None of these eventualities can be ruled out. The probability of the first two occurring, however, is low and even a meaningful drop in real estate values is unlikely to cause major problems for well-managed institutions. Consider some mathematics: Wells Fargo currently earns well over $1 billion pre-tax annually after expensing more than $300 million for loan losses. If 10% of all $48 billion of the bank's loans - not just its real estate loans - were hit by problems in 1991, and these produced losses (including foregone interest) averaging 30% of principal, the company would roughly break even.
A year like that - which we consider only a low-level possibility, not a likelihood - would not distress us. In fact, at Berkshire we would love to acquire businesses or invest in capital projects that produced no return for a year, but that could then be expected to earn 20% on growing equity.
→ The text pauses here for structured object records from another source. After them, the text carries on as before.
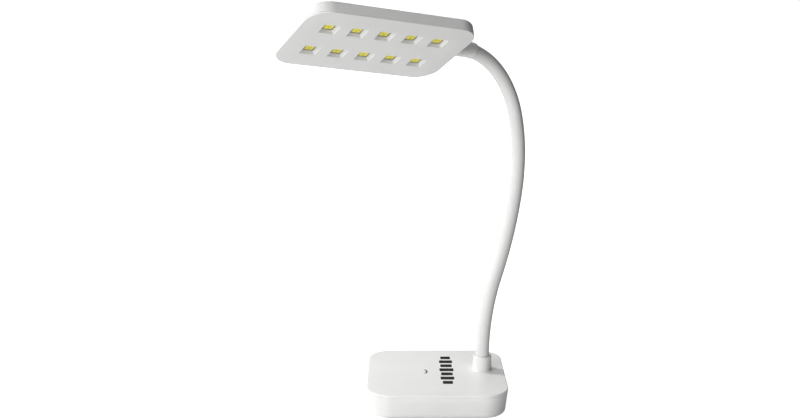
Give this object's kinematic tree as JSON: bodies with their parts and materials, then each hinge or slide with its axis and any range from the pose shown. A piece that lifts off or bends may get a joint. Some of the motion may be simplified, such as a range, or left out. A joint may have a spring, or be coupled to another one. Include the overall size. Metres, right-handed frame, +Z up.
{
  "type": "gooseneck uv curing lamp",
  "caption": "Small desk lamp for curing resin and gel: square weighted base with a touch key, flexible gooseneck and a flat rectangular head with wells for UV LEDs.",
  "frame": {"origin": "middle of the underside of the rubber pad that the lamp stands on", "axes": "+Z up, -Y the front of the base, where the touch key is, +Y the back, where the neck and the USB socket are, +X to the right seen from the front"},
  "size_m": [0.1117, 0.1382, 0.2311],
  "materials": {
    "base_white": "satin",
    "head_white": "satin",
    "collar_white": "satin",
    "neck_sleeve": "satin",
    "pad_rubber": "matte",
    "weight_steel": "satin",
    "board_green": "satin",
    "screw_steel": "satin",
    "socket_chrome": "gloss",
    "electrode_copper": "satin",
    "fitting_brass": "satin",
    "coil_steel": "satin",
    "lead_sheath": "matte",
    "led_board_aluminium": "satin",
    "led_yellow": "gloss"
  },
  "bodies": {
    "base": {"base_lid": "base_white", "base_tray": "base_white", "rubber_pad": "pad_rubber", "steel_weight": "weight_steel", "control_board": "board_green", "board_screws": "screw_steel", "usb_c_socket": "socket_chrome", "touch_electrode": "electrode_copper", "lid_screws": "screw_steel", "base_collar": "collar_white", "neck_fitting": "fitting_brass", "neck_washer": "screw_steel", "neck_nut": "fitting_brass", "base_lead": "lead_sheath"},
    "neck_1": {"neck_sleeve_01": "neck_sleeve", "neck_coil_01": "coil_steel", "neck_lead_01": "lead_sheath"},
    "neck_2": {"neck_sleeve_02": "neck_sleeve", "neck_coil_02": "coil_steel", "neck_lead_02": "lead_sheath"},
    "neck_3": {"neck_sleeve_03": "neck_sleeve", "neck_coil_03": "coil_steel", "neck_lead_03": "lead_sheath"},
    "neck_4": {"neck_sleeve_04": "neck_sleeve", "neck_coil_04": "coil_steel", "neck_lead_04": "lead_sheath"},
    "neck_5": {"neck_sleeve_05": "neck_sleeve", "neck_coil_05": "coil_steel", "neck_lead_05": "lead_sheath"},
    "neck_6": {"neck_sleeve_06": "neck_sleeve", "neck_coil_06": "coil_steel", "neck_lead_06": "lead_sheath"},
    "neck_7": {"neck_sleeve_07": "neck_sleeve", "neck_coil_07": "coil_steel", "neck_lead_07": "lead_sheath"},
    "neck_8": {"neck_sleeve_08": "neck_sleeve", "neck_coil_08": "coil_steel", "neck_lead_08": "lead_sheath"},
    "head": {"head_collar": "collar_white", "head_lead": "lead_sheath", "head_housing": "head_white", "head_face": "head_white", "led_board": "led_board_aluminium", "led_01": "led_yellow", "led_02": "led_yellow", "led_03": "led_yellow", "led_04": "led_yellow", "led_05": "led_yellow", "led_06": "led_yellow", "led_07": "led_yellow", "led_08": "led_yellow", "led_09": "led_yellow", "led_10": "led_yellow"}
  },
  "joints": [
    {"name": "neck_turn", "type": "hinge", "parent": "base", "child": "neck_1", "pos_m": [-0.005, 0.0272, 0.0237], "axis": [0, 0, 1], "range_deg": [-45, 45]},
    {"name": "neck_bend_1", "type": "hinge", "parent": "neck_1", "child": "neck_2", "pos_m": [-0.00596, 0.02897, 0.04765], "axis": [0.8796, 0.4756, 0], "range_deg": [-25, 25]},
    {"name": "neck_side_1", "type": "hinge", "parent": "neck_2", "child": "neck_3", "pos_m": [-0.00892, 0.03446, 0.07085], "axis": [-0.4455, 0.8239, -0.3502], "range_deg": [-25, 25]},
    {"name": "neck_bend_2", "type": "hinge", "parent": "neck_3", "child": "neck_4", "pos_m": [-0.01243, 0.04094, 0.09374], "axis": [0.8796, 0.4756, 0], "range_deg": [-25, 25]},
    {"name": "neck_side_2", "type": "hinge", "parent": "neck_4", "child": "neck_5", "pos_m": [-0.01488, 0.04547, 0.11723], "axis": [0.4691, -0.8676, 0.165], "range_deg": [-25, 25]},
    {"name": "neck_bend_3", "type": "hinge", "parent": "neck_5", "child": "neck_6", "pos_m": [-0.01576, 0.04711, 0.14119], "axis": [-0.8796, -0.4756, 0], "range_deg": [-25, 25]},
    {"name": "neck_side_3", "type": "hinge", "parent": "neck_6", "child": "neck_7", "pos_m": [-0.01441, 0.0446, 0.16503], "axis": [0.4634, -0.8571, -0.225], "range_deg": [-25, 25]},
    {"name": "neck_bend_4", "type": "hinge", "parent": "neck_7", "child": "neck_8", "pos_m": [-0.00968, 0.03585, 0.18676], "axis": [0.8796, 0.4756, 0], "range_deg": [-25, 25]},
    {"name": "head_turn", "type": "hinge", "parent": "neck_8", "child": "head", "pos_m": [-0.00079, 0.01942, 0.20144], "axis": [0.4394, -0.8127, 0.3827], "range_deg": [-45, 45]}
  ]
}
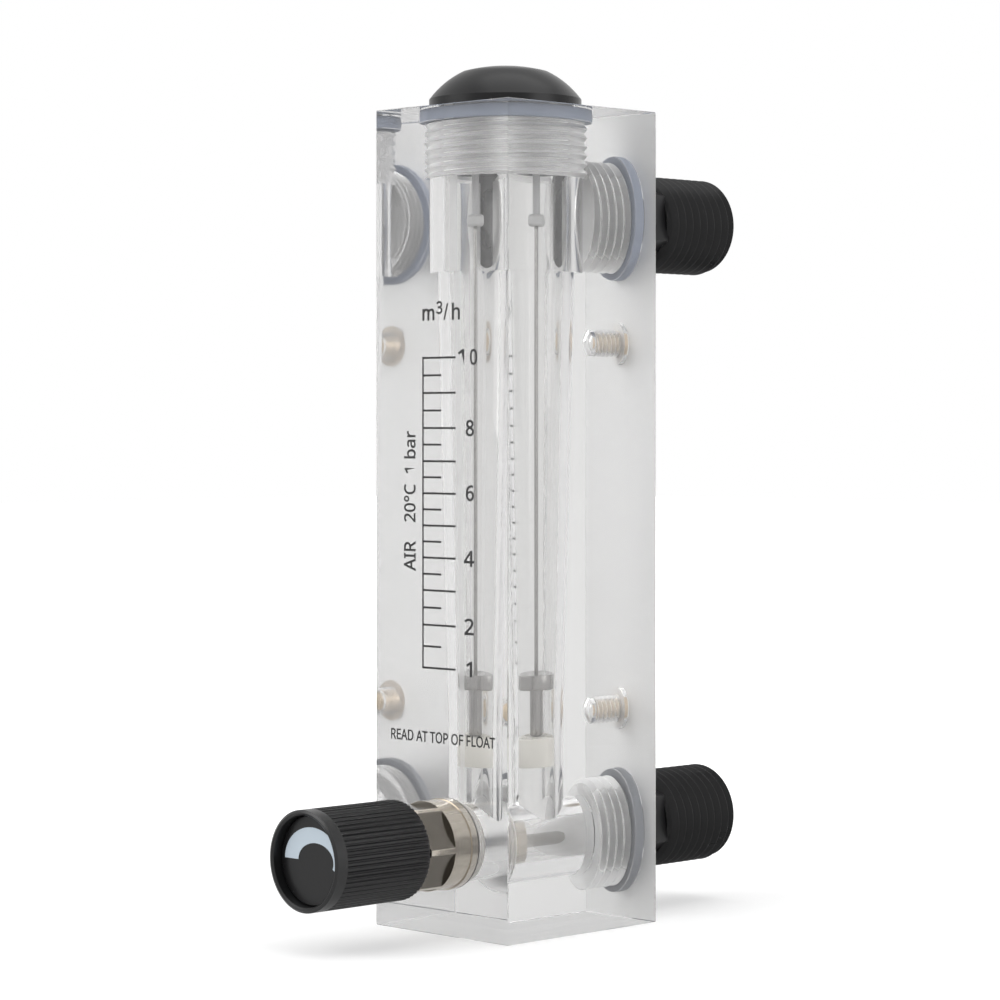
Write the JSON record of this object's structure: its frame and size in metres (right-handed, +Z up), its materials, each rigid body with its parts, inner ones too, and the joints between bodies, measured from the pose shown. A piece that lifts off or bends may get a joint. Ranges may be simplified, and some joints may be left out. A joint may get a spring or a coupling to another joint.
{
  "type": "rotameter",
  "caption": "Clear block flow meter with a float on a guide rod, a needle valve with a fluted knob and threaded pipe connectors at the back.",
  "frame": {"origin": "where the metering axis meets the underside of the block", "axes": "+Z up along the metering axis, -Y towards the dial face and the knob, +Y towards the connectors"},
  "size_m": [0.039, 0.1177, 0.1791],
  "materials": {
    "acrylic": "clear cast acrylic, machined and flame polished",
    "black_plastic": "moulded black plastic, satin",
    "knob_plastic": "moulded charcoal plastic, fine grain",
    "cap_plastic": "printed cap disc, satin",
    "sleeve_plastic": "grey tube",
    "cream_plastic": "moulded cream plastic",
    "seal_rubber": "blue-grey O-ring rubber",
    "black_rubber": "black rubber",
    "clear_rubber": "translucent silicone rubber",
    "stainless_steel": "ground stainless steel",
    "turned_steel": "turned stainless steel",
    "zinc_steel": "zinc plated",
    "nickel_plate": "brass, bright nickel plate",
    "brass": "turned brass"
  },
  "bodies": {
    "base": {"block": "acrylic", "top_plug": "black_plastic", "plug_seal": "seal_rubber", "rod_sleeve": "sleeve_plastic", "stop_bead": "clear_rubber", "guide_rod": "stainless_steel", "lower_guide": "cream_plastic", "bonnet": "nickel_plate", "bonnet_gasket": "black_rubber", "valve_seat": "acrylic", "upper_connector": "black_plastic", "upper_port_seal": "seal_rubber", "lower_connector": "black_plastic", "lower_port_seal": "seal_rubber", "upper_insert": "brass", "lower_insert": "brass"},
    "stem_seal": {"spindle_oring": "black_rubber"},
    "valve": {"spindle": "stainless_steel", "knob": "knob_plastic", "knob_cap": "cap_plastic", "knob_screw": "zinc_steel"},
    "float": {"float": "turned_steel"}
  },
  "joints": [
    {"name": "valve_travel", "type": "slide", "parent": "base", "child": "stem_seal", "axis": [0, -1, 0], "range_m": [0, 0.00475]},
    {"name": "knob_turn", "type": "hinge", "parent": "stem_seal", "child": "valve", "pos_m": [0, -0.05, 0.0186], "axis": [0, -1, 0], "range_deg": [0, 1710]},
    {"name": "float_lift", "type": "slide", "parent": "base", "child": "float", "axis": [0, 0, 1], "range_m": [0, 0.0925]}
  ],
  "couplings": [
    {"joint": "valve_travel", "follows": "knob_turn", "m_per_rad": 0.00015915}
  ]
}
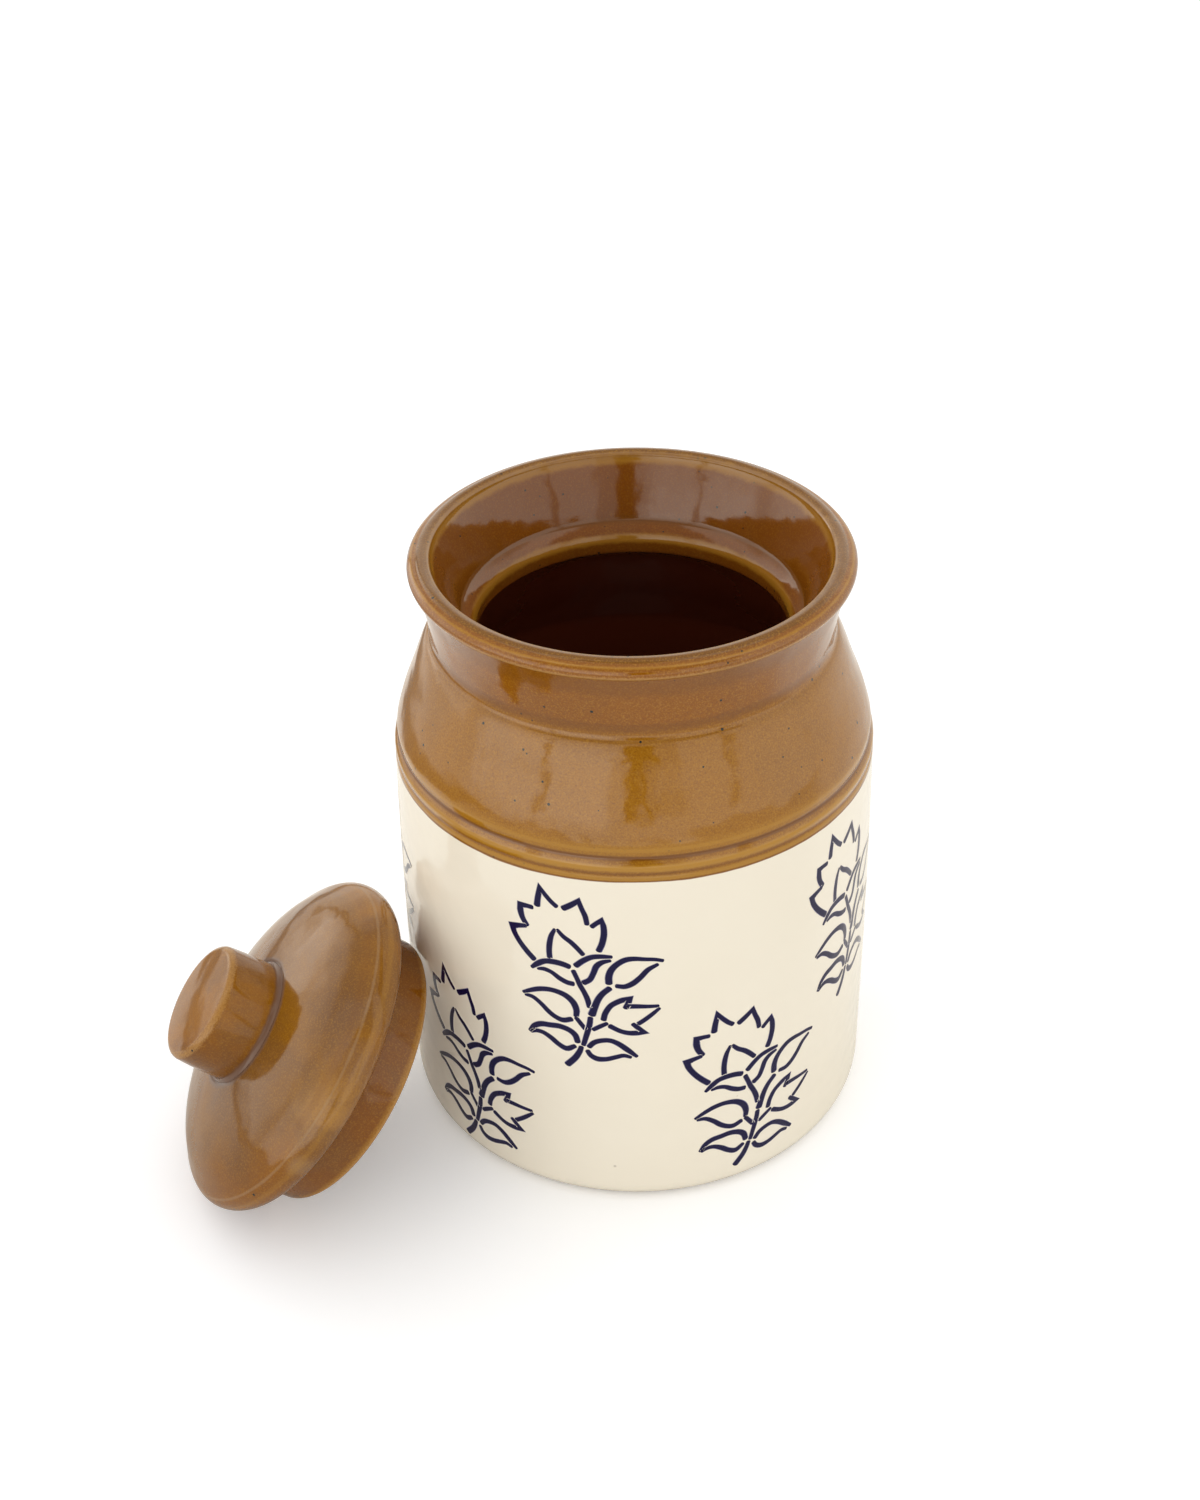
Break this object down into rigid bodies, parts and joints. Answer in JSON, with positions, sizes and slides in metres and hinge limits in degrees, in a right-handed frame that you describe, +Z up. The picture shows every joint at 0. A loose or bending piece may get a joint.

Nevertheless, fears of a California real estate disaster similar to that experienced in New England caused the price of Wells Fargo stock to fall almost 50% within a few months during 1990. Even though we had bought some shares at the prices prevailing before the fall, we welcomed the decline because it allowed us to pick up many more shares at the new, panic prices.
The prices are definitely not what Buffett paid for in 1990 but it still makes for a good investment.
Let us fast forward to 2008 and see how things stand at Wells Fargo. The ROA is 1.27% and ROE is 15.5%. The stock is going at a P/E of 15.9 and and a ratio of 10.8 before taxes at current prices.
The company has 47.6 billion in equity and 400 billion in loads. The debt to equity ratio is about 11. However, the conservative underwriting is helping the company weather the financial storm pretty well. The upside is somewhat lower at current prices but looking at the stock price + yield makes this stock still very attractive.